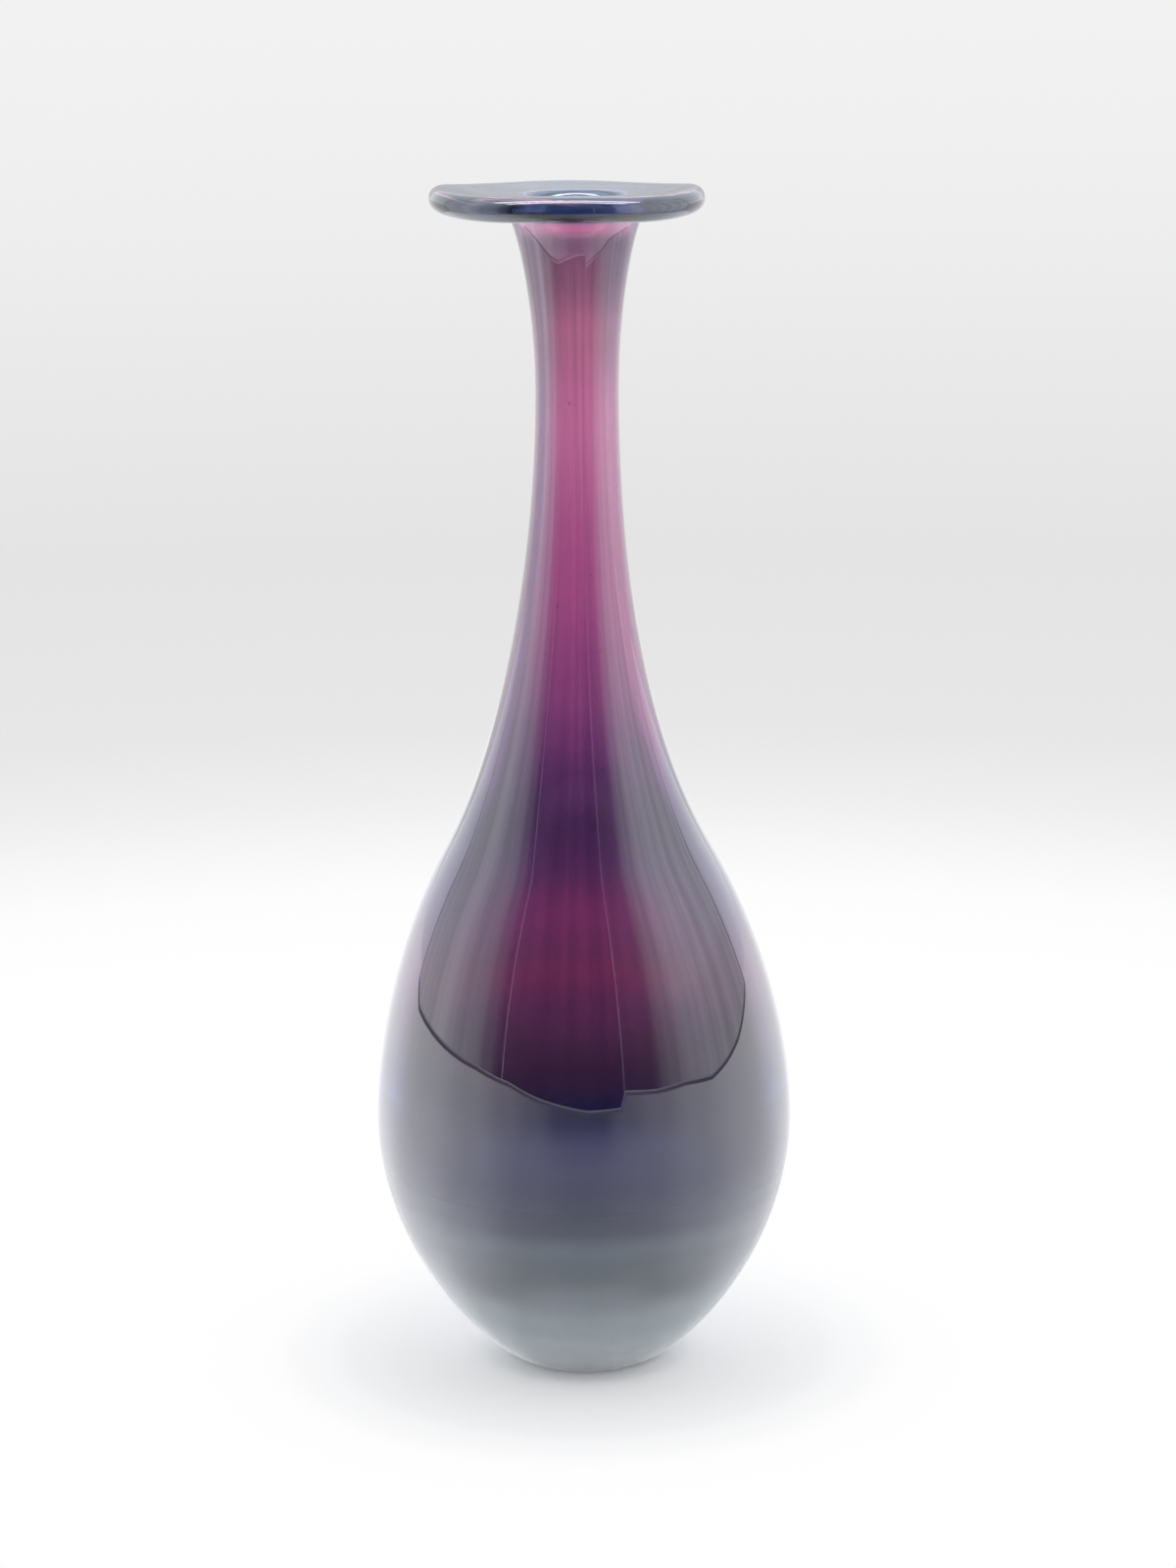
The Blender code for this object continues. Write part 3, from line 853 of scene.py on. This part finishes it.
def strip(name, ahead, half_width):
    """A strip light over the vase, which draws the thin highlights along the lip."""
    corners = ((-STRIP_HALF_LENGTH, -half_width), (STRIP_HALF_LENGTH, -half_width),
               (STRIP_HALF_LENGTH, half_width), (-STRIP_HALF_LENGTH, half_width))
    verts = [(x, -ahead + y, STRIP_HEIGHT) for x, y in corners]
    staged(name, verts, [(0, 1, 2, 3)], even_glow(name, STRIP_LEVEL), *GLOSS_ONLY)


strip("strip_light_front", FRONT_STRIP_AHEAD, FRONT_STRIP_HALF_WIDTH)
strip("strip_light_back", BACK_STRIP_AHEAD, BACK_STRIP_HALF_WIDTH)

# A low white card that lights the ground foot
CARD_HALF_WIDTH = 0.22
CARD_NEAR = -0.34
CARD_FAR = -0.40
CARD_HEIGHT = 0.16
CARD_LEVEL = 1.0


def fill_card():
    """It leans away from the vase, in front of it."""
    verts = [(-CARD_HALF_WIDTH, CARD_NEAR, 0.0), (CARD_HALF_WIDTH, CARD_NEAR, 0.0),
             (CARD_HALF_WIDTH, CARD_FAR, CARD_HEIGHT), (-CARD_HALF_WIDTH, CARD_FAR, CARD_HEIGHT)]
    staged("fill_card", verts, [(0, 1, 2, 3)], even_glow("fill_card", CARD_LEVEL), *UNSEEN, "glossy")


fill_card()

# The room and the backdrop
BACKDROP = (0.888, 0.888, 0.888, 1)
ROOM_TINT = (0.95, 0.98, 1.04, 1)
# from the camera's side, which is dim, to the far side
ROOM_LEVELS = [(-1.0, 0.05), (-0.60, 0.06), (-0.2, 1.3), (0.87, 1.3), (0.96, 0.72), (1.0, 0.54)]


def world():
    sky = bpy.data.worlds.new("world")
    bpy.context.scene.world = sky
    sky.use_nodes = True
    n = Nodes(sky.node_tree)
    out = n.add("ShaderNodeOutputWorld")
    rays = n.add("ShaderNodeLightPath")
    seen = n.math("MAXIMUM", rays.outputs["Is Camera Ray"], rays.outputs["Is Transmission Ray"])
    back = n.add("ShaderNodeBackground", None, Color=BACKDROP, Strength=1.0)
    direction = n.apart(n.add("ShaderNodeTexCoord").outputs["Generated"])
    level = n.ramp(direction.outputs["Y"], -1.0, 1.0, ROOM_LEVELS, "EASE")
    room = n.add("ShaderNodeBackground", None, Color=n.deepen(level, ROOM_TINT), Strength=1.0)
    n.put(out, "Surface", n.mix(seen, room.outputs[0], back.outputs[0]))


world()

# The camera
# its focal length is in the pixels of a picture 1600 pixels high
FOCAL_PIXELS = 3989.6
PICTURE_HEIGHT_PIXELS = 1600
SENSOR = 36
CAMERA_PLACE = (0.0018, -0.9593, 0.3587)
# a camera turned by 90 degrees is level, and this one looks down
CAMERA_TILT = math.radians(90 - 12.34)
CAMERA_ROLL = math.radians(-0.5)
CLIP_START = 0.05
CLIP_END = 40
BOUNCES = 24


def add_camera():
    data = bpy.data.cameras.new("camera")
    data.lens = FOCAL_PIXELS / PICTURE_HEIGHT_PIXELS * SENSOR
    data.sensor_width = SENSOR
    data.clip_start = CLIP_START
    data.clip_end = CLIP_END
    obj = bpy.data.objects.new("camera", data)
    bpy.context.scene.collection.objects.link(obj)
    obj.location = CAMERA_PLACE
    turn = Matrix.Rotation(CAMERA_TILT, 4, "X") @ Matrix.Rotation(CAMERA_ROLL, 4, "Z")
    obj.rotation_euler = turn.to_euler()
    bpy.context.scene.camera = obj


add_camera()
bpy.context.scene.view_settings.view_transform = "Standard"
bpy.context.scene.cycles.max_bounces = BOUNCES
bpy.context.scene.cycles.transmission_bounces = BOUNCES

----------

# [Exercise details]
Please write out the material word for word from its first line through the line holding "CARD_LEVEL = 1.0", including both, and no line past it.

# [Full response]
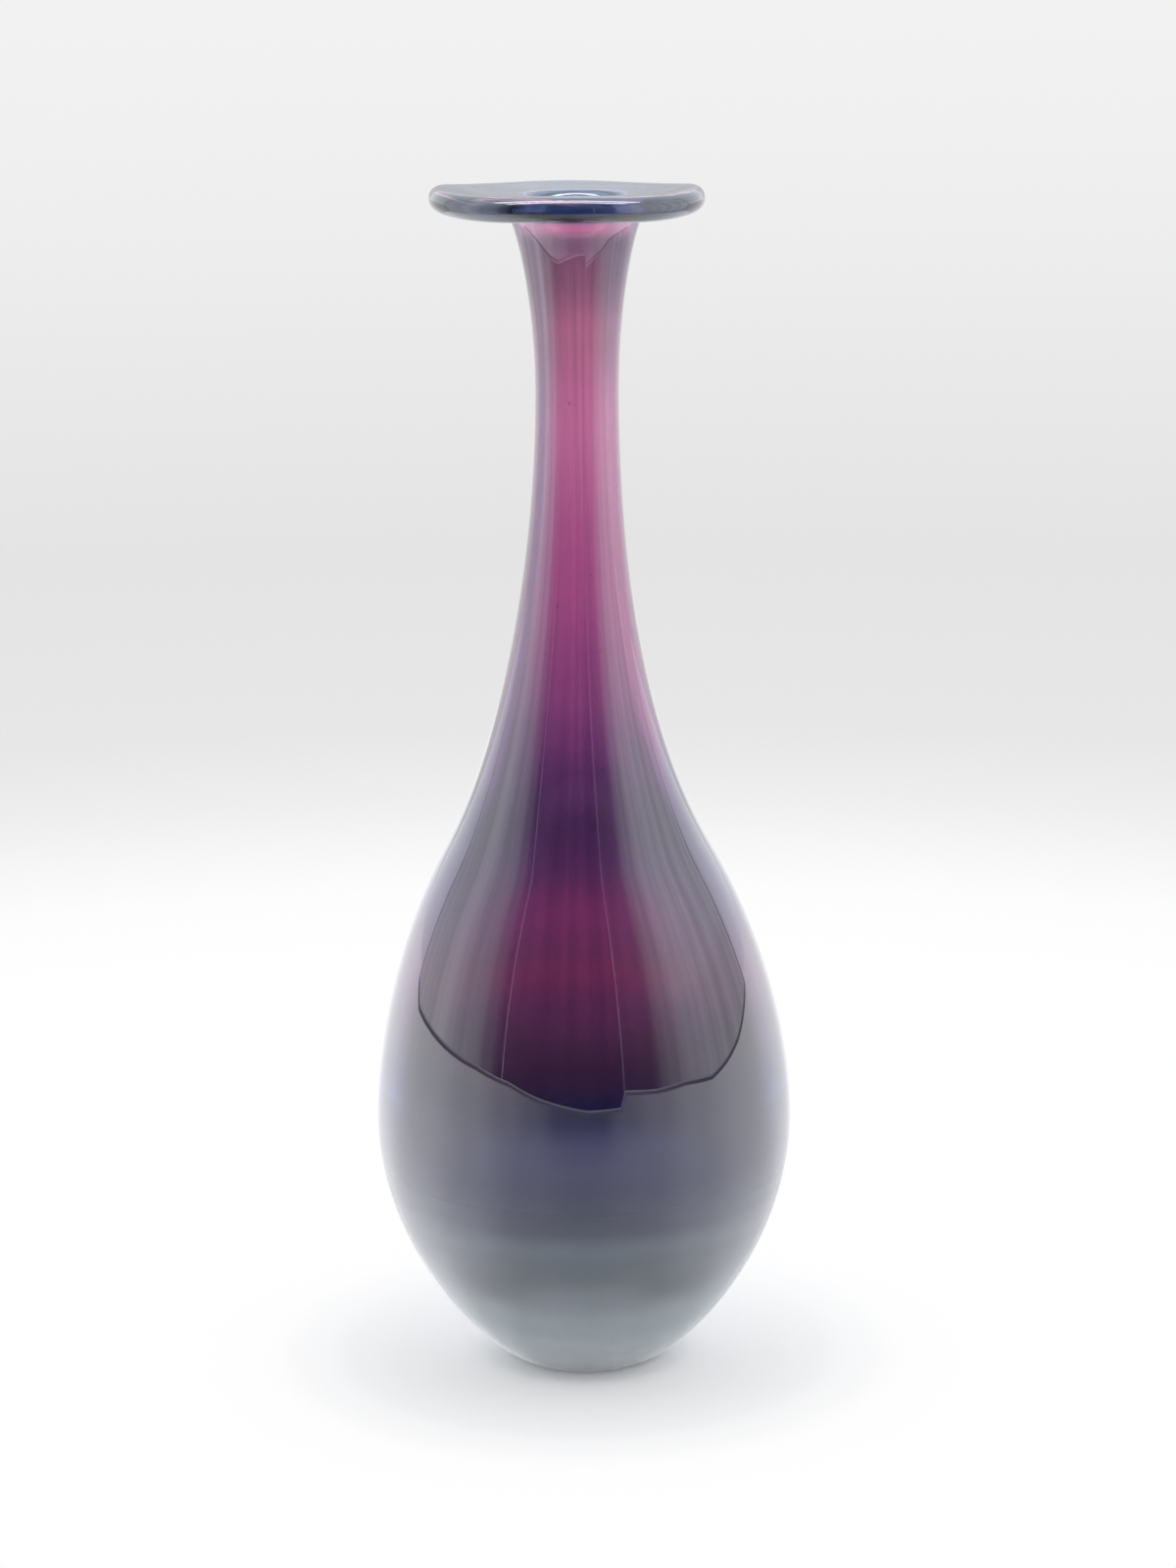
The Blender code for this object continues. Write part 3, from line 853 of scene.py on. This part finishes it.
def strip(name, ahead, half_width):
    """A strip light over the vase, which draws the thin highlights along the lip."""
    corners = ((-STRIP_HALF_LENGTH, -half_width), (STRIP_HALF_LENGTH, -half_width),
               (STRIP_HALF_LENGTH, half_width), (-STRIP_HALF_LENGTH, half_width))
    verts = [(x, -ahead + y, STRIP_HEIGHT) for x, y in corners]
    staged(name, verts, [(0, 1, 2, 3)], even_glow(name, STRIP_LEVEL), *GLOSS_ONLY)


strip("strip_light_front", FRONT_STRIP_AHEAD, FRONT_STRIP_HALF_WIDTH)
strip("strip_light_back", BACK_STRIP_AHEAD, BACK_STRIP_HALF_WIDTH)

# A low white card that lights the ground foot
CARD_HALF_WIDTH = 0.22
CARD_NEAR = -0.34
CARD_FAR = -0.40
CARD_HEIGHT = 0.16
CARD_LEVEL = 1.0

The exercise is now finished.